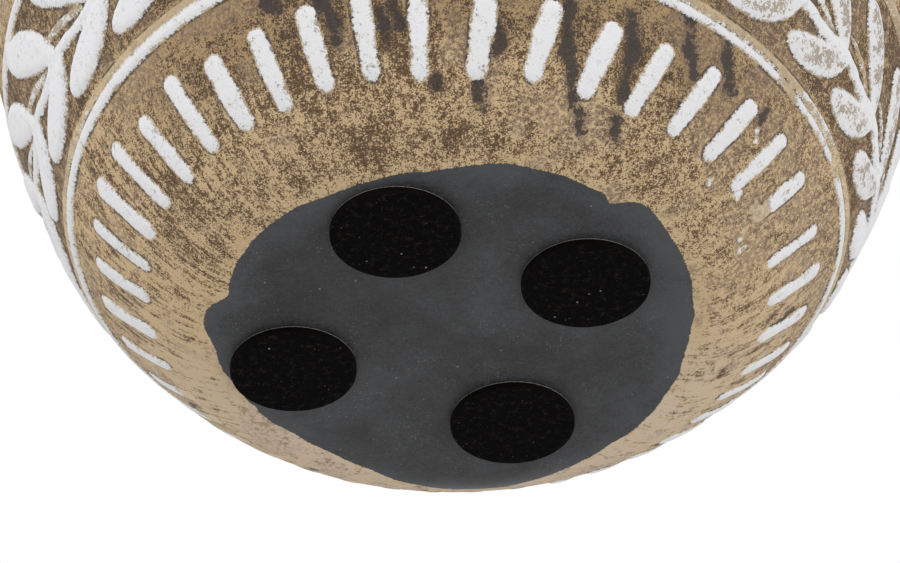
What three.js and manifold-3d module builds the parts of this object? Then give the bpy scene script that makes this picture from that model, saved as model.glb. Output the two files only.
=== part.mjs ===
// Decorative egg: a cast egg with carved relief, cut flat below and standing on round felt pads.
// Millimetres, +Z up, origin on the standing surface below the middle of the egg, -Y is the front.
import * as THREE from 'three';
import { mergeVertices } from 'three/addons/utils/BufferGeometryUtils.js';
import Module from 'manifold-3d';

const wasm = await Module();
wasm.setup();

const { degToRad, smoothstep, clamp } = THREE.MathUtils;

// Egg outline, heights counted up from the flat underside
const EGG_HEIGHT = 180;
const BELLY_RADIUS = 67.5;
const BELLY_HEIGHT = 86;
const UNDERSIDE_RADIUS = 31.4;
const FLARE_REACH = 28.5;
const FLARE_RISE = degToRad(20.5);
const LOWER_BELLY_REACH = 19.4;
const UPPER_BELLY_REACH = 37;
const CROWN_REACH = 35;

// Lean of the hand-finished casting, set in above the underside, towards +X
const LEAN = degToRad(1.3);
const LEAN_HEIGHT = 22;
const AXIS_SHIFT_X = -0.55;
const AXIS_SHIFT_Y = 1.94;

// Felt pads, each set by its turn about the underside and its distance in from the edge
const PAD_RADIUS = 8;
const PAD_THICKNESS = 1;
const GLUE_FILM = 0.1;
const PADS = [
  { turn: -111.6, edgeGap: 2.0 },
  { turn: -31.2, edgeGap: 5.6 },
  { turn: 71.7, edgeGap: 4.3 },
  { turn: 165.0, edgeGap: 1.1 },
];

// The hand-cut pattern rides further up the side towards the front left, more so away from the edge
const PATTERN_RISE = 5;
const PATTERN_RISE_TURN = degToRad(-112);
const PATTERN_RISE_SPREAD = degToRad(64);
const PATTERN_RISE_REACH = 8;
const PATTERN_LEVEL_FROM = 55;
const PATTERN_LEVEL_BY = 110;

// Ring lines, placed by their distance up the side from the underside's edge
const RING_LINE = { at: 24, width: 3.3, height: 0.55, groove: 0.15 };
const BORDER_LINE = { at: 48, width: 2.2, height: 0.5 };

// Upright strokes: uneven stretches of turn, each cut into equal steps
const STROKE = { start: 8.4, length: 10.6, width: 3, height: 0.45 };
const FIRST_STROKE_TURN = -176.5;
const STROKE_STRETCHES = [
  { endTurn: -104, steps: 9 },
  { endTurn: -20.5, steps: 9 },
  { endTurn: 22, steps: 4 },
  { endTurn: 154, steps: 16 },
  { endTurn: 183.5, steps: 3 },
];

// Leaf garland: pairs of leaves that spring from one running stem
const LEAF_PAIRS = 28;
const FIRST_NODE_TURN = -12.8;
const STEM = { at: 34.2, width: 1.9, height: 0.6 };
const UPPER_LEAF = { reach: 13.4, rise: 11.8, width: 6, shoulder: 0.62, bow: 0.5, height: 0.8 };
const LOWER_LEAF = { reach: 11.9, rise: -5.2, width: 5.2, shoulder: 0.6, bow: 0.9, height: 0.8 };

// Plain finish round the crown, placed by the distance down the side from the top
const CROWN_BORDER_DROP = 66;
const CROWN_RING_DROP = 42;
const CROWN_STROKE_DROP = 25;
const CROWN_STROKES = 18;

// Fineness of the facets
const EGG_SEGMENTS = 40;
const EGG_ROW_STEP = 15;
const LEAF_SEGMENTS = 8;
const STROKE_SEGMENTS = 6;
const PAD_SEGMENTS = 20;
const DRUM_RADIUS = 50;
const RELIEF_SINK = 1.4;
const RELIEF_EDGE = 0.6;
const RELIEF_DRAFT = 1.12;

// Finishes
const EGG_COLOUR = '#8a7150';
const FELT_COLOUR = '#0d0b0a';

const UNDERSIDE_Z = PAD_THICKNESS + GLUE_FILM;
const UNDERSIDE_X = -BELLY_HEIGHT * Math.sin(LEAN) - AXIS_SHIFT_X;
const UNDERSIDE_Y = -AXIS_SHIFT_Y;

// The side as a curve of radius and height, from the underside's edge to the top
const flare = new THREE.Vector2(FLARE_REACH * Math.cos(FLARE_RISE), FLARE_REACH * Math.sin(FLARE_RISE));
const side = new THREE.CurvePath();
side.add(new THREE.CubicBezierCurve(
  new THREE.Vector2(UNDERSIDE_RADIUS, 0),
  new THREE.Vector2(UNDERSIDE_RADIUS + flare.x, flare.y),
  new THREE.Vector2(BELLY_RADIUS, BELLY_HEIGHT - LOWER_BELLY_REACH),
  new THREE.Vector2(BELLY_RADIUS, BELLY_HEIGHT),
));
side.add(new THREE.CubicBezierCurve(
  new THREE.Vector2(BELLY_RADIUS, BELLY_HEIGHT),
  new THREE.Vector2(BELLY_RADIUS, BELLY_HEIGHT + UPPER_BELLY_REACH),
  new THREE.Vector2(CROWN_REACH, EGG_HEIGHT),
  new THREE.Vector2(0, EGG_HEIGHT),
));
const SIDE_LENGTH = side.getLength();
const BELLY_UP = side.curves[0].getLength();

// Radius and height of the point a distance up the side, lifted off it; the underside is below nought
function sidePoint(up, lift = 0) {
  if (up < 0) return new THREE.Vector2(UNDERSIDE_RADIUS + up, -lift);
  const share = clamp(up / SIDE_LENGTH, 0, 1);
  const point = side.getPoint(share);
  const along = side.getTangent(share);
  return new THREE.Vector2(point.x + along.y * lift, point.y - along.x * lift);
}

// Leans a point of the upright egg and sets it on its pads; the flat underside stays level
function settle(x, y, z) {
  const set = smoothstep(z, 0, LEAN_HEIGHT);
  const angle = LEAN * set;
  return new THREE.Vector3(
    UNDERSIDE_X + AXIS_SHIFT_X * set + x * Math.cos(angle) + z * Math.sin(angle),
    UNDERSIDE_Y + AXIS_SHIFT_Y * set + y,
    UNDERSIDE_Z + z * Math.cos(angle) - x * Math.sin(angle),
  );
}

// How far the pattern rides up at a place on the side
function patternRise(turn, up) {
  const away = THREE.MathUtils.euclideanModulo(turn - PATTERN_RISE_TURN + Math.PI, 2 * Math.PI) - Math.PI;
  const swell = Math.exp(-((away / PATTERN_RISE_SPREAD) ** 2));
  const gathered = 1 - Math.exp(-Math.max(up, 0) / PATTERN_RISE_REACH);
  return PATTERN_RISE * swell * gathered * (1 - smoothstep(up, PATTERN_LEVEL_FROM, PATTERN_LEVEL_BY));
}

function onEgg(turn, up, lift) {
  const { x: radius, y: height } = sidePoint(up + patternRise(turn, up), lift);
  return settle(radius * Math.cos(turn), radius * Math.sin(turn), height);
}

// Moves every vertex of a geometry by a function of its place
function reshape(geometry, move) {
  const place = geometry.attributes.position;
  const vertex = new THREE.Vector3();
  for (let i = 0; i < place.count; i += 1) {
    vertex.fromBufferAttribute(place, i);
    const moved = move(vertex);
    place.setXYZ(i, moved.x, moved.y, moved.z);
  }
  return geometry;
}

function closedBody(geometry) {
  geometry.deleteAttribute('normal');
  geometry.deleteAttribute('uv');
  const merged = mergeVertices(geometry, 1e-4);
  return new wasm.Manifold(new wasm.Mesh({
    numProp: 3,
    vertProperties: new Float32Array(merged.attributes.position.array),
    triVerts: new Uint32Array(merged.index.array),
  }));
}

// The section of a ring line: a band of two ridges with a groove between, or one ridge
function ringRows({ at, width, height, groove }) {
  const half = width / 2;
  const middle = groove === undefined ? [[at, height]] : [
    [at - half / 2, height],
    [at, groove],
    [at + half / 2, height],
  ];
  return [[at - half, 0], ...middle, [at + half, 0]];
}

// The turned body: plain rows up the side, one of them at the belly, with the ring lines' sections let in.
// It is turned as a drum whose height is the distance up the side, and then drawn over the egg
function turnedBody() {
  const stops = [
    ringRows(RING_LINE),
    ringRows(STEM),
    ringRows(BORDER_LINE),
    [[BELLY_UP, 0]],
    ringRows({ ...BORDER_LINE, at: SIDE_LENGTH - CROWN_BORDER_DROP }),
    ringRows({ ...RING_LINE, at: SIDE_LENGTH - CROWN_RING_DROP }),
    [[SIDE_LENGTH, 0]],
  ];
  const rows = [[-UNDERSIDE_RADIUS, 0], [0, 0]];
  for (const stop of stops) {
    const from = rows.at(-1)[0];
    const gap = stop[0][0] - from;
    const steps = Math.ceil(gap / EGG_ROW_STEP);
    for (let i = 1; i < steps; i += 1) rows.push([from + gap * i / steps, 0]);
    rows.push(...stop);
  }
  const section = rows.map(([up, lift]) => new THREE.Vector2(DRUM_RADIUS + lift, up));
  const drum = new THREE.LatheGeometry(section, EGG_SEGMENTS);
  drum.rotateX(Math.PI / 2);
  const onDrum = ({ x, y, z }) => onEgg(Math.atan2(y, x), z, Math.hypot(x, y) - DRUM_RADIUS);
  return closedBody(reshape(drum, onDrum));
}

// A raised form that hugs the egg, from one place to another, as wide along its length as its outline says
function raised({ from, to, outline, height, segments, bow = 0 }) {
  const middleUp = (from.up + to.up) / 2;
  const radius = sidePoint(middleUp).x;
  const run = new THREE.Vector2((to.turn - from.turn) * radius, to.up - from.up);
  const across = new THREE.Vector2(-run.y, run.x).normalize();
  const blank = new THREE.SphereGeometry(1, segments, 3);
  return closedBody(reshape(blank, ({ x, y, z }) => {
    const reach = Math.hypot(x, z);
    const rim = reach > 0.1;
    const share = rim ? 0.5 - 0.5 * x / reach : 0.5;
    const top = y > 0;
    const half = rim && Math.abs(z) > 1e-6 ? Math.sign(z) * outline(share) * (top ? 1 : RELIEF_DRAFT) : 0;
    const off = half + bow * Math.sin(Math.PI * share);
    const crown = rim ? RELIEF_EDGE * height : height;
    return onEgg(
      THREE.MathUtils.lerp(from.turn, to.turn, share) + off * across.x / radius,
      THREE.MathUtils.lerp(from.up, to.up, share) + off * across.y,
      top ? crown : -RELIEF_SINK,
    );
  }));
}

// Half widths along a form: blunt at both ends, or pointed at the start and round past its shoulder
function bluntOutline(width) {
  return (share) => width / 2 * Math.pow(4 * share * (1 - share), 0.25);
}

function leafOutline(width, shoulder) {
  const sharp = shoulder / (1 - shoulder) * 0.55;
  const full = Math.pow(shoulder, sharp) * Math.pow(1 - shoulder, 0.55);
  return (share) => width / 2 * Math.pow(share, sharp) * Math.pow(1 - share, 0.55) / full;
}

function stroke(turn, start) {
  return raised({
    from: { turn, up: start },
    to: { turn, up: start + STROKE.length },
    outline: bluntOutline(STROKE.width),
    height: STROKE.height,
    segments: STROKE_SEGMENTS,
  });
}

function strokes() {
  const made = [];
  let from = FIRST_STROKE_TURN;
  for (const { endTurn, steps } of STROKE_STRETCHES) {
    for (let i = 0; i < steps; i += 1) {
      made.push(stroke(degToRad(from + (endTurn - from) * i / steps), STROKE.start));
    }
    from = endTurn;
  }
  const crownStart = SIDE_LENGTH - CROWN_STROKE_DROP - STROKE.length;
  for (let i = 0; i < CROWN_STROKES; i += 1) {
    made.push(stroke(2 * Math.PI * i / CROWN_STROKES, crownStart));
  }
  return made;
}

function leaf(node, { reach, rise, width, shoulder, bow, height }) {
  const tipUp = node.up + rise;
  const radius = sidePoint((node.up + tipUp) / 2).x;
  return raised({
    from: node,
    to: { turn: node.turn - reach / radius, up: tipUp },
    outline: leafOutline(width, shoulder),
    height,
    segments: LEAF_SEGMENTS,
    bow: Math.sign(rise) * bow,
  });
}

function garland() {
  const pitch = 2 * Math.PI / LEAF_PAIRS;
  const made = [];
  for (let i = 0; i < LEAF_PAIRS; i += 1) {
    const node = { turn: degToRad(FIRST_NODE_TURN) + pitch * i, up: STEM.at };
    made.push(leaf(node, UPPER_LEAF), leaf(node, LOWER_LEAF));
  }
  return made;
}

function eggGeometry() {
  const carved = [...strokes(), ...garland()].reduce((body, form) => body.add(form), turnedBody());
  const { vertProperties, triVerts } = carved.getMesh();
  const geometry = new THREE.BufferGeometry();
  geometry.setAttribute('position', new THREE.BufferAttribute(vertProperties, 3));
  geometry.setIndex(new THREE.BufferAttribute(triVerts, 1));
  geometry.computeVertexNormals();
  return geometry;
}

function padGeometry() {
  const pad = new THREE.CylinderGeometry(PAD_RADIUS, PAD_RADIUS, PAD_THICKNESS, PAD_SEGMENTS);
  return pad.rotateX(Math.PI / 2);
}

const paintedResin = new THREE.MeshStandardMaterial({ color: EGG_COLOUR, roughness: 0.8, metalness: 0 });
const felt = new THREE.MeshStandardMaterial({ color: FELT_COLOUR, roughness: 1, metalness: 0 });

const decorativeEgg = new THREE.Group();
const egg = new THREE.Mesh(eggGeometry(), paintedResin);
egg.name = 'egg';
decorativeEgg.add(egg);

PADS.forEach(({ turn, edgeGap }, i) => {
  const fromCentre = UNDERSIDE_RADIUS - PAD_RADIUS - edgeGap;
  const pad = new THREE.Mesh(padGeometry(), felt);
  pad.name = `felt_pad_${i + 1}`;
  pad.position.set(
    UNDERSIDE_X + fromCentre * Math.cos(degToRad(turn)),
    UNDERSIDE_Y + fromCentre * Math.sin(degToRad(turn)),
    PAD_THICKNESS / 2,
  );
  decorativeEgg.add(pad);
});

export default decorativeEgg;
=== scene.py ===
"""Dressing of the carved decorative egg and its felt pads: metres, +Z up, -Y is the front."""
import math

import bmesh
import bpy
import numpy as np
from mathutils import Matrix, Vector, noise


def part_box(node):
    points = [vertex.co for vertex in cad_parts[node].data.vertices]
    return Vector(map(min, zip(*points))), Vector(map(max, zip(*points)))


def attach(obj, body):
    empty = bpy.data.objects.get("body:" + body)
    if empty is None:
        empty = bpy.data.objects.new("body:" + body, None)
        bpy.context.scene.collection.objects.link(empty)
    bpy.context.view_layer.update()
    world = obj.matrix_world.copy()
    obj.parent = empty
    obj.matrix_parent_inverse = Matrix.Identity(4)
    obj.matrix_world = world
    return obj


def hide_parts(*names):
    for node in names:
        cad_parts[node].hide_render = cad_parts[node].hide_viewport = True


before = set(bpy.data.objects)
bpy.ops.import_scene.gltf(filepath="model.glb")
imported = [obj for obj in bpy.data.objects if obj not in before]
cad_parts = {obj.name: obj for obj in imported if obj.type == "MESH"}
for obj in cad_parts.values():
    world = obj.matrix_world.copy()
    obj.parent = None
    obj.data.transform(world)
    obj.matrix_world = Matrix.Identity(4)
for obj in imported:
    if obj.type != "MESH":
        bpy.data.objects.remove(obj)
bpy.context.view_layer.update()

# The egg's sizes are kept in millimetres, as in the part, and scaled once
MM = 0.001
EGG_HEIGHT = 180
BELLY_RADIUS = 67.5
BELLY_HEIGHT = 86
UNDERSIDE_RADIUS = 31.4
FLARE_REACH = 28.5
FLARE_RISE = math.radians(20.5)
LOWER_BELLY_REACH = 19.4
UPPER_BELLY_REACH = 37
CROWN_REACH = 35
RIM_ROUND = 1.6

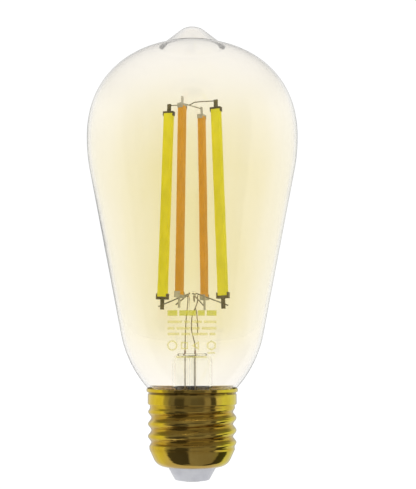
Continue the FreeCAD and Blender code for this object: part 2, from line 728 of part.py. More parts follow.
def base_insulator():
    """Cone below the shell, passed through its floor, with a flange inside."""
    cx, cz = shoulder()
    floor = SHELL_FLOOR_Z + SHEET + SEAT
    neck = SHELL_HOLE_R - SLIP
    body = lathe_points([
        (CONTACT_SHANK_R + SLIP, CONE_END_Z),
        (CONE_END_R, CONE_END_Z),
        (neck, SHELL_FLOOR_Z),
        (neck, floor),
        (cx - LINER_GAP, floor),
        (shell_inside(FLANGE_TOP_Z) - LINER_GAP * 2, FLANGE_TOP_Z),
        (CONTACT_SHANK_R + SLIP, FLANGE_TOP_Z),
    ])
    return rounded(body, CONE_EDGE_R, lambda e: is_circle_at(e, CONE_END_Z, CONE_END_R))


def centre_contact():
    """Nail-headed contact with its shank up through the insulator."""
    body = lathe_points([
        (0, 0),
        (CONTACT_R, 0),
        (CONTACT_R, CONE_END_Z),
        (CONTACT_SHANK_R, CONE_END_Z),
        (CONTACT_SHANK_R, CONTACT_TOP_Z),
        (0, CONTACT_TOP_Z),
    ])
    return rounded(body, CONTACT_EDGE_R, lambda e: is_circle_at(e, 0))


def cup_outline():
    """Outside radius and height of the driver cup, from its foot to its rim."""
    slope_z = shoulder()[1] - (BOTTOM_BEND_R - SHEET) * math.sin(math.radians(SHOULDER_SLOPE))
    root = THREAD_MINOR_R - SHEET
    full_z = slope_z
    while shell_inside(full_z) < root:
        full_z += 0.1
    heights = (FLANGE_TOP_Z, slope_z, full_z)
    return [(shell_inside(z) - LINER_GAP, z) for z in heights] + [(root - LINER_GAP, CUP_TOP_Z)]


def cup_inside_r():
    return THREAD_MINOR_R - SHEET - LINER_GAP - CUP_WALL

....

• Directions for this task
Write out again only the lines from the line containing "Continue the FreeCAD" through the line containing "return [(shell_inside(z) - LINER_GAP, z)", both included, exactly as they are.

• Solution
Continue the FreeCAD and Blender code for this object: part 2, from line 728 of part.py. More parts follow.
def base_insulator():
    """Cone below the shell, passed through its floor, with a flange inside."""
    cx, cz = shoulder()
    floor = SHELL_FLOOR_Z + SHEET + SEAT
    neck = SHELL_HOLE_R - SLIP
    body = lathe_points([
        (CONTACT_SHANK_R + SLIP, CONE_END_Z),
        (CONE_END_R, CONE_END_Z),
        (neck, SHELL_FLOOR_Z),
        (neck, floor),
        (cx - LINER_GAP, floor),
        (shell_inside(FLANGE_TOP_Z) - LINER_GAP * 2, FLANGE_TOP_Z),
        (CONTACT_SHANK_R + SLIP, FLANGE_TOP_Z),
    ])
    return rounded(body, CONE_EDGE_R, lambda e: is_circle_at(e, CONE_END_Z, CONE_END_R))


def centre_contact():
    """Nail-headed contact with its shank up through the insulator."""
    body = lathe_points([
        (0, 0),
        (CONTACT_R, 0),
        (CONTACT_R, CONE_END_Z),
        (CONTACT_SHANK_R, CONE_END_Z),
        (CONTACT_SHANK_R, CONTACT_TOP_Z),
        (0, CONTACT_TOP_Z),
    ])
    return rounded(body, CONTACT_EDGE_R, lambda e: is_circle_at(e, 0))


def cup_outline():
    """Outside radius and height of the driver cup, from its foot to its rim."""
    slope_z = shoulder()[1] - (BOTTOM_BEND_R - SHEET) * math.sin(math.radians(SHOULDER_SLOPE))
    root = THREAD_MINOR_R - SHEET
    full_z = slope_z
    while shell_inside(full_z) < root:
        full_z += 0.1
    heights = (FLANGE_TOP_Z, slope_z, full_z)
    return [(shell_inside(z) - LINER_GAP, z) for z in heights] + [(root - LINER_GAP, CUP_TOP_Z)]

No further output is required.